Zucchini Cheese Wraps for Sandwiches (Low Carb)

Gentle Tummy

Ingredients
  

  • 1 green zucchini
  • 3 ounces shredded mozzarella cheese
  • 1 teaspoon everything bagel seasoning

Instructions
 

  • Preheat your oven to 400°F (205°C). Using a mandoline slicer or sharp knife, slice 1 medium zucchini into thin, uniform slices (about 1/8-inch thick). Spread the slices on paper towels, roll them up and gently press to remove excess moisture – this is crucial for flexible, sturdy wraps.
  • Line a baking sheet with parchment paper and shred 3 ounces of block mozzarella cheese.
    Sprinkle a thin layer of shredded cheese (about 1/4 of your cheese) in two separate rectangular shapes on the parchment paper. Arrange the zucchini slices in slightly overlapping rows to form two rectangular flatbreads on top of the cheese. Sprinkle 1 teaspoon of everything bagel seasoning evenly over the zucchini slices. Top with the remaining shredded cheese, covering the zucchini completely.
  • Bake at 400°F for 20-25 minutes, or until the cheese is golden and bubbly around the edges and the center looks set, not wet. The zucchini should be tender and the cheese should have formed a cohesive layer that will act as your wrap.
  • Remove from the oven and allow to cool for 2-3 minutes (this helps the structure set up).
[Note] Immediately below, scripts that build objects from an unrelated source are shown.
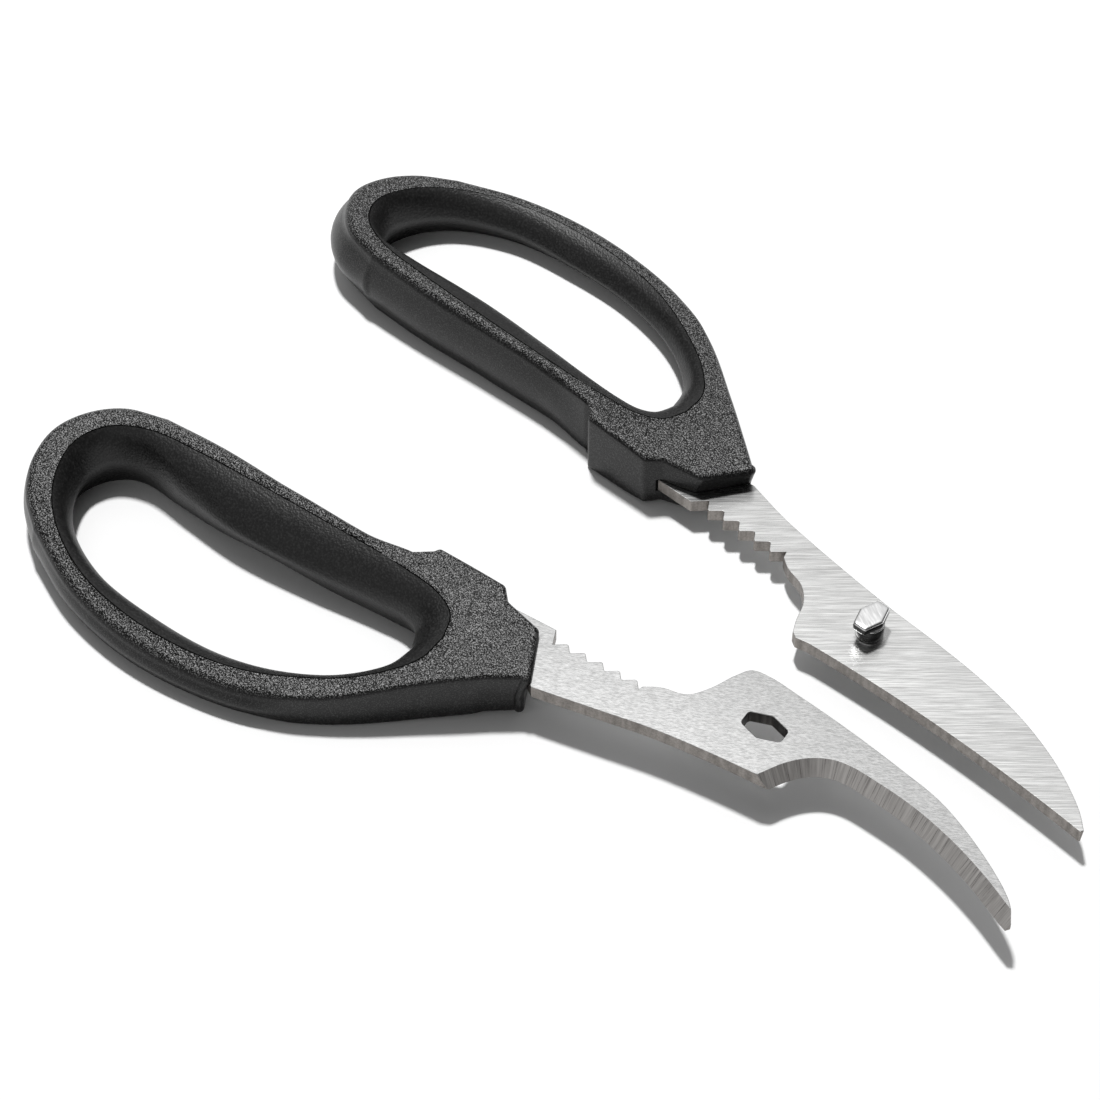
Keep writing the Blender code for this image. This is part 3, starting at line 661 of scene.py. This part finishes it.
def edge_shade_look():
    """Stamped plate edge: dull warm steel with faint lines down its height, its colour darker than the
    blade faces as painted shade for the shaded floor it reflects.
    """
    look = Look("blade_edge_painted_shade", (0.32, 0.30, 0.285), 0.44, 1.0)
    lines = look.noise(look.mapped((900.0, 900.0, 160.0)), detail=2.0)
    specks = look.noise(look.mapped((2600.0,) * 3), detail=1.0)
    tone = look.math("ADD", look.math("MULTIPLY", lines, 0.6), look.math("MULTIPLY", specks, 0.4))
    # Painted shade: the whole edge is coloured darker than the blade faces, in place of the shaded floor
    # it reflects.
    look.into("Base Color", look.blend(look.ramp(tone, 0.35, 0.65, 0.0, 1.0), (0.15, 0.138, 0.128),
                                       (0.30, 0.28, 0.262)))
    look.into("Normal", look.bump(tone, 0.00004, 0.6))
    return look.material


def ground_look():
    """Ground cutting edge, with grinding lines square to the edge."""
    look = Look("ground_edge", (0.80, 0.775, 0.76), 0.30, 0.45)
    along = look.node("ShaderNodeUVMap", uv_map="grind").outputs["UV"]
    fine = look.noise(look.mapped((4.6, 0.22, 0.0), source=along), detail=3.0, roughness=0.65)
    coarse = look.noise(look.mapped((1.6, 0.08, 0.0), source=along), detail=1.0)
    tone = look.math("ADD", look.math("MULTIPLY", fine, 0.6), look.math("MULTIPLY", coarse, 0.4))
    look.into("Base Color", look.blend(look.ramp(tone, 0.34, 0.66, 0.0, 1.0), (0.20, 0.19, 0.182),
                                       (0.52, 0.50, 0.485)))
    look.into("Roughness", look.ramp(tone, 0.3, 0.7, 0.24, 0.36))
    look.into("Normal", look.bump(tone, 0.00006, 0.7))
    return look.material


def hole_wall_shade_look():
    """Wall of a punched hole, with fine lines down its height; its dark colour is painted shade for the
    shaded floor under the plate that it reflects.
    """
    look = Look("hole_wall_painted_shade", (0.05, 0.048, 0.046), 0.36, 1.0)
    lines = look.noise(look.mapped((1500.0, 1500.0, 120.0)), detail=2.0)
    # Painted shade: dark colour in place of the shaded floor under the plate that the wall reflects.
    look.into("Base Color", look.blend(look.ramp(lines, 0.35, 0.65, 0.0, 1.0), (0.03, 0.028, 0.027),
                                       (0.085, 0.08, 0.076)))
    look.into("Normal", look.bump(lines, 0.00003, 0.5))
    return look.material


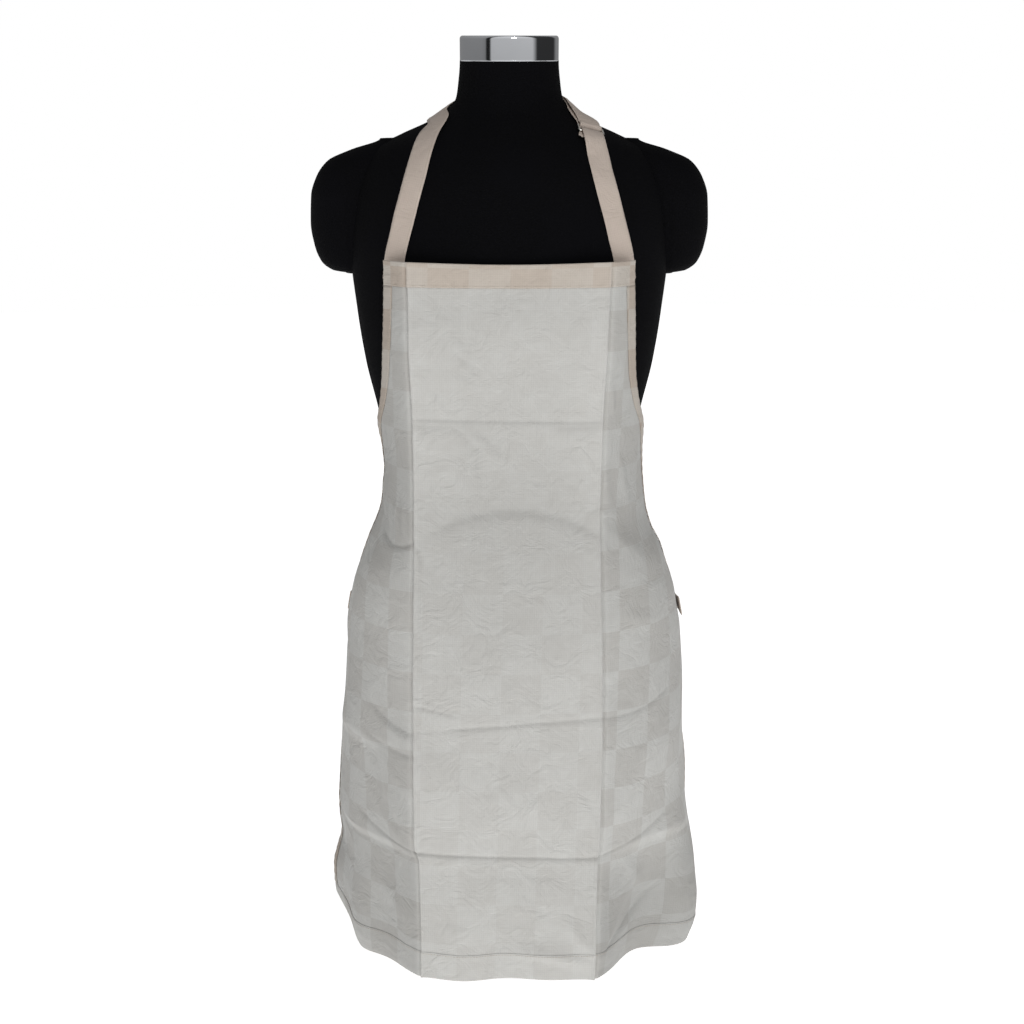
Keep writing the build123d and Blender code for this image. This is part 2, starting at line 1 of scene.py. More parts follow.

Carefully transfer to a cutting board, add your favorite sandwich fillings, fold over, and enjoy while still warm!

Video

Notes

Slice the zucchini evenly: Using a mandoline helps the zucchini cook at the same rate so the wrap stays flexible instead of brittle in spots.
Dry the zucchini well: Rolling the slices in paper towels and gently pressing removes excess moisture and keeps the center from turning soggy.
Shred your own cheese: Block mozzarella melts smoother and binds better than pre-shredded cheese, which can release extra moisture.
Don’t overbake: Bake just until the cheese is melted and lightly golden around the edges—overbaking makes the wrap crisp instead of foldable.
Let it cool briefly: A 2–3 minute rest helps the cheese set so the wrap is easier to lift and fold without breaking.